For Powell, the election of Cardinal Robert Prevost to the papacy automatically places him in the pantheon of U.S. history.
“This guy’s a historical figure. It doesn't matter if he falls on his face right now. He’s going to be up there with figures like Billy Graham, Joseph Smith, Mary Baker Eddy.”
Powell spoke to Angelus after Saturday’s vigil Mass at St. Patrick’s Catholic American Parish, located a block away from the U.S. Embassy in Rome. Then-Cardinal Prevost visited the church in May 2024 for a confirmation Mass for students of the prestigious Marymount International School, an American-operated private Catholic school.

Father Matthew Berrios, CSP, told Angelus that he’d spent a “hectic” Friday giving interviews to Italian journalists inquiring about his impressions of the future pope, whom he dined with after the confirmations.
“I would say he’s a little more of a reserved personality,” said Berrios, a native of Grand Rapids, Michigan who was ordained a Pauline priest in 2017. “He’s a lot more measured in speech. You’re not going to get a lot of the off-the-cuff, Pope Francis-style statements.”

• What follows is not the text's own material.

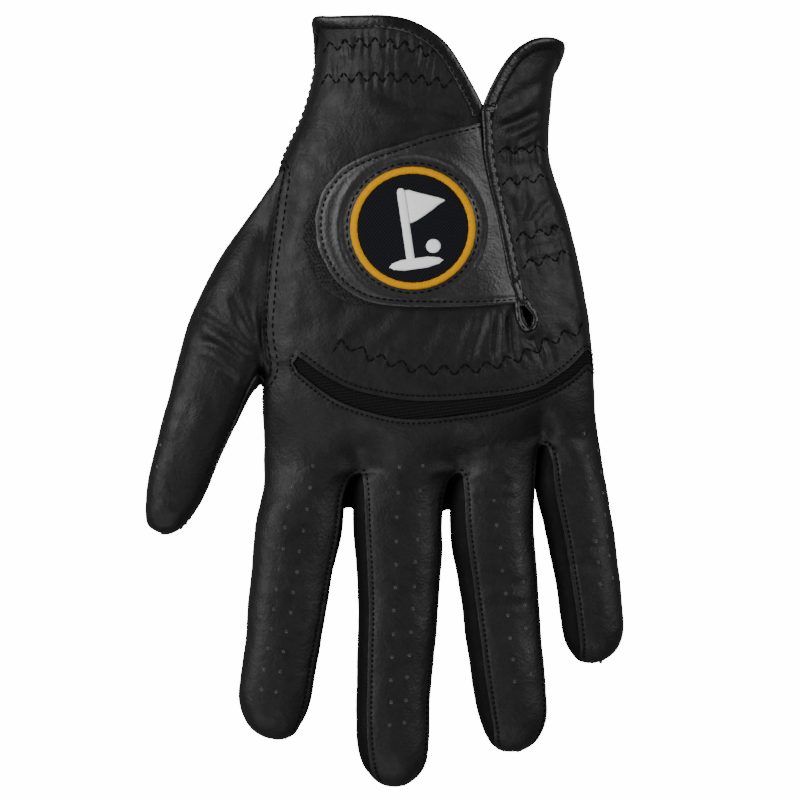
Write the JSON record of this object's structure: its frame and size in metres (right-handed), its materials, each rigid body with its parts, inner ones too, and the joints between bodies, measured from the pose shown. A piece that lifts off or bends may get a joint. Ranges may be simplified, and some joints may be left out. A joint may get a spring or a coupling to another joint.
{
  "type": "golf glove",
  "caption": "Left-hand leather golf glove with hinged fingers, thumb and wrist closure tab, open at the cuff and hollow inside.",
  "frame": {"origin": "on the flat underside of the palm panel, under the middle of the hand", "axes": "+Y from the fingertips to the cuff, +Z out of the back of the hand, the thumb towards -X; the glove lies palm down"},
  "size_m": [0.1456, 0.2381, 0.0432],
  "materials": {
    "leather": "black cabretta leather with fine grain, soft sheen",
    "binding": "black rolled leather edge",
    "lining": "matt flesh side of the tab leather",
    "knit": "black stretch knit",
    "elastic": "woven black elastic",
    "loop": "black brushed loop pile",
    "hook": "black hook tape",
    "twill": "dark navy embroidered twill",
    "gold_thread": "golden yellow satin stitch",
    "white_thread": "white satin stitch"
  },
  "bodies": {
    "hand": {"back_panel": "leather", "cuff_binding_outer_side": "binding", "cuff_binding_palm": "binding", "cuff_binding_thumb_side": "binding", "cuff_elastic_lower": "elastic", "cuff_elastic_upper": "elastic", "knuckle_elastic": "elastic", "knuckle_insert": "knit", "loop_pad": "loop", "outer_elastic_lower": "elastic", "outer_elastic_upper": "elastic", "palm_panel": "leather", "slit_binding": "binding", "slit_end_loop": "binding", "thumb_back_base": "leather", "thumb_palm_base": "leather"},
    "closure_tab": {"tab_leather": "leather", "tab_lining": "lining", "hook_pad": "hook", "patch_base": "twill", "patch_ring": "gold_thread", "patch_motif": "white_thread"},
    "knuckles": {"finger_backs_lower": "leather", "finger_palms_lower": "leather", "fourchette_index_middle": "leather", "fourchette_middle_ring": "leather", "fourchette_ring_little": "leather"},
    "index_tip": {"index_back": "leather", "index_palm": "leather", "index_side_to_middle": "leather"},
    "middle_tip": {"middle_back": "leather", "middle_palm": "leather", "middle_side_to_index": "leather", "middle_side_to_ring": "leather"},
    "ring_tip": {"ring_back": "leather", "ring_palm": "leather", "ring_side_to_middle": "leather", "ring_side_to_little": "leather"},
    "little_tip": {"little_back": "leather", "little_palm": "leather", "little_side_to_ring": "leather"},
    "thumb_lower": {"thumb_back_lower": "leather", "thumb_palm_lower": "leather"},
    "thumb_tip": {"thumb_back_tip": "leather", "thumb_palm_tip": "leather"}
  },
  "joints": [
    {"name": "knuckle_bend", "type": "hinge", "parent": "hand", "child": "knuckles", "pos_m": [0, -0.023, 0], "axis": [1, 0, 0], "range_deg": [0, 80]},
    {"name": "index_bend", "type": "hinge", "parent": "knuckles", "child": "index_tip", "pos_m": [-0.041, -0.077, 0], "axis": [0.9917, -0.1288, 0], "range_deg": [0, 90]},
    {"name": "middle_bend", "type": "hinge", "parent": "knuckles", "child": "middle_tip", "pos_m": [-0.0083, -0.08, 0], "axis": [0.9995, -0.0314, 0], "range_deg": [0, 90]},
    {"name": "ring_bend", "type": "hinge", "parent": "knuckles", "child": "ring_tip", "pos_m": [0.0226, -0.077, 0], "axis": [0.9952, 0.0976, 0], "range_deg": [0, 90]},
    {"name": "little_bend", "type": "hinge", "parent": "knuckles", "child": "little_tip", "pos_m": [0.0476, -0.062, 0], "axis": [0.9888, 0.1495, 0], "range_deg": [0, 90]},
    {"name": "thumb_base_bend", "type": "hinge", "parent": "hand", "child": "thumb_lower", "pos_m": [-0.06315, -0.0104, 0], "axis": [0.7337, -0.6795, 0], "range_deg": [0, 45]},
    {"name": "thumb_tip_bend", "type": "hinge", "parent": "thumb_lower", "child": "thumb_tip", "pos_m": [-0.072, -0.0349, 0], "axis": [0.9555, -0.2948, 0], "range_deg": [0, 75]},
    {"name": "tab_open", "type": "hinge", "parent": "hand", "child": "closure_tab", "pos_m": [0.0213, 0.03472, 0.0378], "axis": [-0.1992, 0.9744, 0.1043], "range_deg": [0, 135]}
  ]
}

“There’s a very clear intelligence to him. But definitely, there’s a certain formality to the way that he carries himself, in the way that he likes things to operate. He’s got a degree in canon law. The man knows procedure and likes to follow it.”
Saturday’s vigil Mass was attended by several dozen American Catholics, most of them tourists looking to pray in a language they could understand.
“OK, so this is quite a week,” Berrios began his homily, drawing laughs. Then he asked for a show of hands from those who’d been in St. Peter’s Square for the white smoke exactly 48 hours earlier.
Several hands went up. “OK, so we have some eyewitnesses to these things,” joked Berrios.

Dennis and Holly Suler from Hobe Sound, Florida, were in Assisi waiting to enter a city festival when they heard about the white smoke. Holly pulled up a live feed of the Vatican broadcast on her phone, and watched Pope Leo’s introduction to the world unfold with an equally anxious Italian policewoman guarding the entrance.
“We were so thrilled that it was an American. We never thought it would be, but it was great as far as we’re concerned,” said Dennis.
Dennis hopes that Pope Leo can help bridge the divisions between conservatives and liberals he’s seen in the Church.
“Hopefully the pope can bring it together, and hopefully he can help foster a positive image for Americans internationally,” he said after the Mass at St. Patrick’s.
Powell expressed a similar hope, saying he liked Pope Francis but appreciated that Leo had already brought back some of the traditional trappings of the papacy that the Argentine had eschewed, like the red mozzetta and stole worn by most popes on the balcony of St. Peter’s Basilica.
“I think there are some aspects of the papacy that are nice to keep around, and then to create a continuity and a clarity on the Church’s teachings,” said Powell. “I hope not to have a radical deviation, I just hope maybe a smoothing out of Francis’ edges.”
Powell got to see Leo in St. Peter’s Square the next day for his first “Regina Caeli” address, before rushing back to Chicago in time for a school event on Tuesday. His only regret? Not recognizing John Prevost sooner.
“We just talked baseball” for much of the flight, Powell recalled. But once they got off the plane, the grad student asked for a photo with his temporary companion, who was headed straight to the Vatican to see his brother. And he had a message to pass along.
“Tell your brother, when you meet him: we need your blessings for the White Sox.”